I have started my summer teaching and so will have much less time for the blog.  I expect that over the next few weeks the blog will be relatively quiet, and will likely serve primarily as a place to post some teaching material and for commonplace book entries (quotations, etc.)  I do still have some outstanding obligations in the Comments to some of my previous posts, and I hope to discharge those soon.

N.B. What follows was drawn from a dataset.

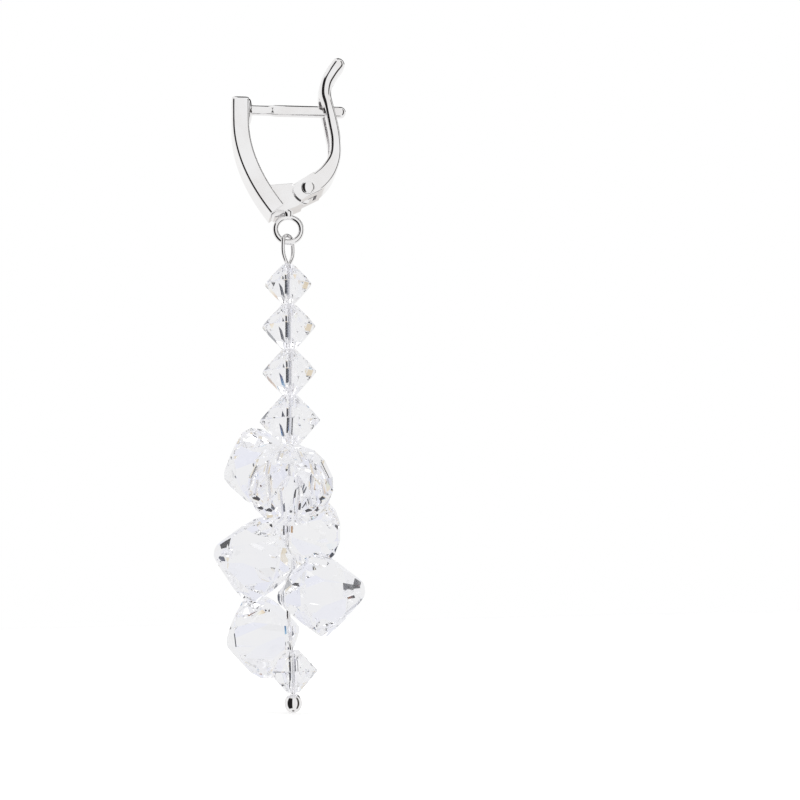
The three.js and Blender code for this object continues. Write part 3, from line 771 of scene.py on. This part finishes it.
# %% [markdown]
# The lever is bent from a thick strip: a round tip that leans back, a narrow neck, a broad belly with a
# slot for the post, and a foot with two ears. Its middle line is a smooth curve through measured places,
# and each place has its own thickness, width and edge, so the same curve carries all five numbers.

# %% The lever's arm
LEVER_HEIGHT, LEVER_REACH, LEVER_THICK, LEVER_WIDE = 13.0, 3.25, 1.0, 4.0
LEVER_STEPS, TIP_RINGS = 9, 10
TIP_TURN = math.pi / 2 * 0.98  # the round tip stops just short of a line
LEVER_SECTIONS = [
    # back and up from the hinge, in shares of the reach and height, thickness and width, in shares of
    # the lever's own, and the radius of the long edges in mm
    (1.0, 0.994, 1.3, 0.55, 0.56),
    (0.831, 0.932, 1.25, 0.575, 0.56),
    (0.65, 0.843, 1.2, 0.65, 0.54),
    (0.586, 0.738, 1.1, 0.8, 0.46),
    (0.662, 0.638, 0.95, 0.975, 0.36),
    (0.778, 0.496, 1.0, 1.0, 0.32),
    (0.852, 0.369, 1.0, 1.0, 0.32),
    (0.822, 0.246, 1.15, 0.975, 0.3),
    (0.615, 0.138, 1.5, 0.963, 0.26),
    (0.323, 0.06, 1.72, 0.95, 0.24),
    (0.05, 0.018, 1.72, 0.95, 0.24),
]


def smooth_line(rows, steps):
    # a uniform Catmull-Rom curve through rows of numbers
    line = []
    last = len(rows) - 1
    for i in range(last):
        four = [rows[max(i - 1, 0)], rows[i], rows[i + 1], rows[min(i + 2, last)]]
        for step in range(steps):
            t = step / steps
            row = []
            for a, b, c, d in zip(*four):
                pull = (c - a) / 2, (d - b) / 2
                row.append(
                    (2 * b - 2 * c + pull[0] + pull[1]) * t**3
                    + (-3 * b + 3 * c - 2 * pull[0] - pull[1]) * t**2
                    + pull[0] * t
                    + b
                )
            line.append(row)
    line.append(list(rows[-1]))
    return line


def make_arm():
    line = smooth_line(LEVER_SECTIONS, LEVER_STEPS)
    points = [HINGE + Vector((LEVER_REACH * row[0], 0, LEVER_HEIGHT * row[1])) for row in line]
    thick = [LEVER_THICK * row[2] / 2 for row in line]
    wide = [LEVER_WIDE * row[3] / 2 for row in line]
    edges = [row[4] for row in line]
    ways = directions(points)
    rings = []
    for i in range(TIP_RINGS, 0, -1):
        turn = i / TIP_RINGS * TIP_TURN
        reach, shrink = thick[0] * math.sin(turn), math.cos(turn)
        section = rounded(wide[0] - thick[0] + thick[0] * shrink, thick[0] * shrink, edges[0])
        rings.append(side_ring(points[0] - ways[0] * reach, ways[0], section))
    for point, along, half_wide, half_thick, edge in zip(points, ways, wide, thick, edges):
        rings.append(side_ring(point, along, rounded(half_wide, half_thick, edge)))
    mesh = bmesh.new()
    skin(mesh, rings)
    return as_object("clasp_lever_polished", mesh)


lever = make_arm()
print("lever sections:", len(LEVER_SECTIONS))

# %% [markdown]
# The foot is a rounded block round the hinge. A wide gap divides it into two ears that straddle the
# tongue, the rivet's bore runs through both, and a slot higher up lets the post through as it closes.

# %% The lever's foot, fork and slot
FORK_WIDTH, FORK_RADIUS = 1.5, 0.97
SLOT_HALF, SLOT_LENGTH, SLOT_STEPS = 0.75, 5.8, 32
FOOT_WIDTH, FOOT_EDGE = LEVER_WIDE * 0.95, 0.11
EAR_FROM, EAR_TO = 167, 242
FOOT_BACK = ((0.985, -0.13), (0.43, 1.14))


def make_foot():
    outline = arc(HINGE, EAR_RADIUS, EAR_FROM, EAR_TO)
    outline += [HINGE + Vector((back, 0, up)) * EAR_RADIUS for back, up in FOOT_BACK]
    return prism("foot", outline, FOOT_WIDTH, FOOT_EDGE)


def make_slot_cutter():
    tip = POST_TIP - POST_RADIUS - HINGE.x
    top = HINGE.z + math.hypot(tip, HINGE.z) + POST_RADIUS + SWING_ROOM
    outline = []
    for start, middle in ((0, top - SLOT_HALF), (math.pi, top - SLOT_LENGTH + SLOT_HALF)):
        for i in range(SLOT_STEPS + 1):
            angle = start + i / SLOT_STEPS * math.pi
            outline.append((SLOT_HALF * math.cos(angle), middle + SLOT_HALF * math.sin(angle)))
    mesh = bmesh.new()
    skin(mesh, [[Vector((x, y, z)) for y, z in outline] for x in (HINGE.x, HINGE.x + THROUGH)])
    return as_object("slot", mesh)


def make_fork_cutter():
    past = EAR_RADIUS * 2
    corners = [(FORK_RADIUS, 0), (0, FORK_RADIUS), (-past, FORK_RADIUS)]
    corners += [(-past, -past), (FORK_RADIUS, -past)]
    fork = prism("fork", [HINGE + Vector((x, 0, z)) for x, z in corners], FORK_WIDTH)
    return combine(fork, cross_bar("fork_round", HINGE, FORK_RADIUS, FORK_WIDTH), "UNION")


combine(lever, make_foot(), "UNION")
combine(lever, make_slot_cutter(), "DIFFERENCE")
combine(lever, make_fork_cutter(), "DIFFERENCE")
combine(lever, cross_bar("bore", HINGE, BORE_RADIUS, THROUGH), "DIFFERENCE")
make_piece(lever, "lever", silver, "polished_silver", "clasp_lever")

# %% [markdown]
# A rivet with two domed heads is the hinge. It is one turned piece, so one profile makes it. Each head
# is a low cylinder with a flat dome on it, and stands a hair's breadth off the lever's ear.

# %% The rivet
PIN_RADIUS, HEAD_RADIUS, HEAD_HEIGHT = 0.4, 0.625, 0.25
HEAD_GAP = 0.05
HEAD_SIDE, DOME_START, DOME_HEIGHT = HEAD_HEIGHT * 0.25, HEAD_HEIGHT * 0.3, HEAD_HEIGHT * 0.7
DOME_RADIUS = HEAD_RADIUS * 0.96


def make_rivet():
    start = FOOT_WIDTH / 2 + HEAD_GAP
    half = [(start, PIN_RADIUS), (start, HEAD_RADIUS), (start + HEAD_SIDE, HEAD_RADIUS)]
    half += round_end(DOME_RADIUS, DOME_HEIGHT, start + DOME_START, 8)
    profile = [(-along, radius) for along, radius in reversed(half)] + half
    return as_object("hinge_rivet_polished", lathe(profile, HINGE, ACROSS, BACKWARD))


make_piece(make_rivet(), "clasp", silver, "polished_silver", "hinge_rivet")

# %% [markdown]
# The beads are strung on one wire. Its top is bent into a pear-shaped eye that hangs in the ring, its
# shank bends a little from bead to bead, and its end is melted into a ball. The eye and the shank are
# circles swept along smooth curves, and the ball is turned, with a short neck where the wire enters it.
# The heights of the first and last beads are read from the frame, so the wire always fits them.

# %% The wire of the drop
WIRE_RADIUS = 0.2
EYE_TURN = math.radians(50)
EYE_HALF, EYE_HEIGHT, EYE_GAP = 0.8, 2.89, 0.14
EYE_STEPS, SHANK_STEPS = 5, 14
EYE_SECTIONS = [
    # half of the eye from its top down, in shares of its half width and of its height
    (0, 0),
    (0.5, 0.034),
    (0.8, 0.1),
    (0.93, 0.2),
    (0.98, 0.34),
    (1, 0.5),
    (0.9, 0.66),
    (0.64, 0.8),
    (0.33, 0.92),
    (0.13, 1.0),
    (0.08, 1.25),
]
LARGE_BEAD = 8.0
CLUSTER_WIRE = [
    # back, across and down from the last small bead, in large bead diameters
    (-0.029, 0.0375, 0.1735),
    (-0.0325, -0.001, 0.575),
    (-0.045, -0.006, 0.9875),
    (-0.055, -0.0075, 1.3875),
    (-0.044, 0.006, 1.764),
    (-0.0375, 0.035, 2.15),
]
SHANK_START, SHANK_END = 0.9, 0.4  # in shares of the half height of the first and the last bead
BALL_RADIUS, BALL_HALF = 0.83, 0.92
BALL_RINGS, BALL_START = 30, 0.055  # the ball's first ring is this share of half a turn from its top
NECK_HEIGHT, NECK_RADIUS = 0.12, WIRE_RADIUS * 1.05


def between(points, starts, stops, now):
    mixed = []
    for a, b, start, stop in zip(points, points[1:], starts, stops):
        mixed.append(a * ((stop - now) / (stop - start)) + b * ((now - start) / (stop - start)))
    return mixed


def curve_points(knots, steps):
    # a Catmull-Rom curve with centripetal knots, which never loops between its points
    knots = [Vector(k) for k in knots]
    ends = [knots[0] * 2 - knots[1]] + knots + [knots[-1] * 2 - knots[-2]]
    points = []
    for i in range(1, len(ends) - 2):
        four = ends[i - 1 : i + 3]
        times = [0.0]
        for a, b in zip(four, four[1:]):
            times.append(times[-1] + (b - a).length ** 0.5)
        for step in range(steps):
            now = times[1] + (times[2] - times[1]) * step / steps
            level = between(four, times[:3], times[1:], now)
            level = between(level, times[:2], times[2:], now)
            points += between(level, times[1:2], times[2:3], now)
    points.append(knots[-1])
    return points


def tube(name, points, radius):
    # every ring's first point lies on the same side as the last ring's, so the tube doesn't twist
    ways = directions(points)
    side = ways[0].cross(UPWARD if abs(ways[0].z) < 0.9 else BACKWARD).normalized()
    turns = [i / WIRE_SIDES * 2 * math.pi for i in range(WIRE_SIDES)]
    rings = []
    for point, along in zip(points, ways):
        side = (side - along * side.dot(along)).normalized()
        other = along.cross(side)
        rings.append([point + (side * math.cos(t) + other * math.sin(t)) * radius for t in turns])
    mesh = bmesh.new()
    skin(mesh, rings)
    return as_object(name, mesh)


def bead_middle(node):
    low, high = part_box(node)
    return (low + high) / 2 / MM


def make_eye(top):
    def leg(sign):
        row = []
        for out, down in EYE_SECTIONS:
            reach = sign * out * EYE_HALF
            row.append((reach * math.cos(EYE_TURN), reach * math.sin(EYE_TURN), top - down * EYE_HEIGHT))
        return row

    return tube("eye", curve_points(leg(-1)[::-1] + leg(1)[1:], EYE_STEPS), WIRE_RADIUS)


def make_drop_wire():
    first, last, end = bead_middle("small_bead_1"), bead_middle("small_bead_4"), bead_middle("end_bead")
    bead_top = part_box("small_bead_1")[1].z / MM
    bead_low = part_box("small_bead_4")[0].z / MM
    end_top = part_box("end_bead")[1].z / MM
    ball = Vector((0, 0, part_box("drop_wire")[0].z / MM + BALL_HALF))
    knots = [(0, 0, first.z + (bead_top - first.z) * SHANK_START), (0, 0, first.z), (0, 0, last.z)]
    for back, across, down in CLUSTER_WIRE:
        knots.append((back * LARGE_BEAD, across * LARGE_BEAD, bead_low - down * LARGE_BEAD))
    knots += [(0, 0, end.z + (end_top - end.z) * SHANK_END), tuple(ball)]
    wire = tube("drop_wire_polished", curve_points(knots, SHANK_STEPS), WIRE_RADIUS)
    top = RING_CENTRE.z - RING_RADIUS + RING_WIRE + EYE_GAP + WIRE_RADIUS
    combine(wire, make_eye(top), "UNION")
    rows = [(BALL_HALF + NECK_HEIGHT, NECK_RADIUS)]
    for i in range(BALL_RINGS + 1):
        angle = (BALL_START + i / BALL_RINGS * (1 - BALL_START)) * math.pi
        rows.append((BALL_HALF * math.cos(angle), max(BALL_RADIUS * math.sin(angle), AXIS_SHRINK)))
    return combine(wire, as_object("ball", lathe(rows, ball, UPWARD, BACKWARD)), "UNION")


drop_wire = make_drop_wire()
make_piece(drop_wire, "drop", silver, "polished_silver", "drop_wire")

# %% [markdown]
# The beads keep their CAD meshes, whose flat facets are already exact, and only get the crystal.

# %% The beads
for name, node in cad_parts.items():
    if "bead" in name:
        node.data.materials.clear()
        node.data.materials.append(crystal)
print("beads:", sum("bead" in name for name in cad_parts))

My best wishes for everyone’s summer!

Leavis on Johnson the Augustan

Every word in a piece of Augustan verse has an air of being able to give the reason why it has been chosen, and placed just there.  The thoughts that the Augustan poet, like any other Augustan writer, sets himself to express are amply provided for by the ready-minted concepts of the common currency.  What he has to do is to put them together with elegance and point according to the rules of grammar, syntax and versification.  The exploratory-creative use of words upon experience, involving the creation of concepts in a free play for which the lines and configurations of the conventionally charted have no finality, is something [Johnson] has no use for; it is completely alien to his habit.  So that even when he is Johnson, whose perception so transcends his training, he cannot securely appreciate the Shakespearean creativeness.

Bij Mist—Poem

Eliot had his Ash Wednesday,
But I had his Thursday, Friday, Saturday, Sunday, Monday, Tuesday,
And a Wednesday of my own.

Volcanic ash farted by some
Unnameable Icelandic volcano     (April 2010)
Grounds flyers

In the UK, intending no prophecy, I quote Hecuba’s words as the ash cloud drifts
South and east:

“Nunc trahor exul, inops.”

Clouds of unknowing
Reveal my deordinate self—
Anxiety quietly unmans me.

Aboard a bus, a coach
On a carriage-way,
13 hours, Manchester to Amsterdam

white tulips in a lamplit English village
stretch and harden into white cliffs at Dover

We ferry to Calais.

Conferring in Crewe
Take-away northern industrial village
Ordinary language (philosophy)
In a place consternatingly plain.

No pile of Galaxy chocolate
Can sweeten this ashy mess
Nothing colligates these loose ends.

 (“Get me off of this English Roundabout!”)

 Oh, Eliot!

“Teach us to care and not to care:
Teach us to sit still
Even among these ashes,
Our peace in his will.”

Well, not so much.

George Schrader Channels Thoreau

Today’s been a reading day for me.  I am preparing to begin summer classes; I am teaching a course on The Seven Deadly Sins.  I happened upon a paper by George Schrader, a philosopher whose work I always find admirable, called “Monetary Value and Personal Value”.  It ends thus:

The problem for contemporary man is, I believe, to free himself sufficiently from the tyrannical dominance of monetary value to be able to judge in his own terms what things are worth to him as an individual with his own needs and purposes.  To do this, he must programatically turn aside from the prima facia monetary value of his own needs, his labor, and the goods he confronts and look toward that dimension of himself and his world which stands in contrast to the entire domain of monetary value. He must ask such simple questions as:  Do I really care that my clothes should be so white? Do I really wish to look so pretty? What do I really care about, and what will in fact and not simply in representation answer to that concern?  Only by insisting on asking such questions can he avoid having all of his values decided for him.  And only thus can he have his own world.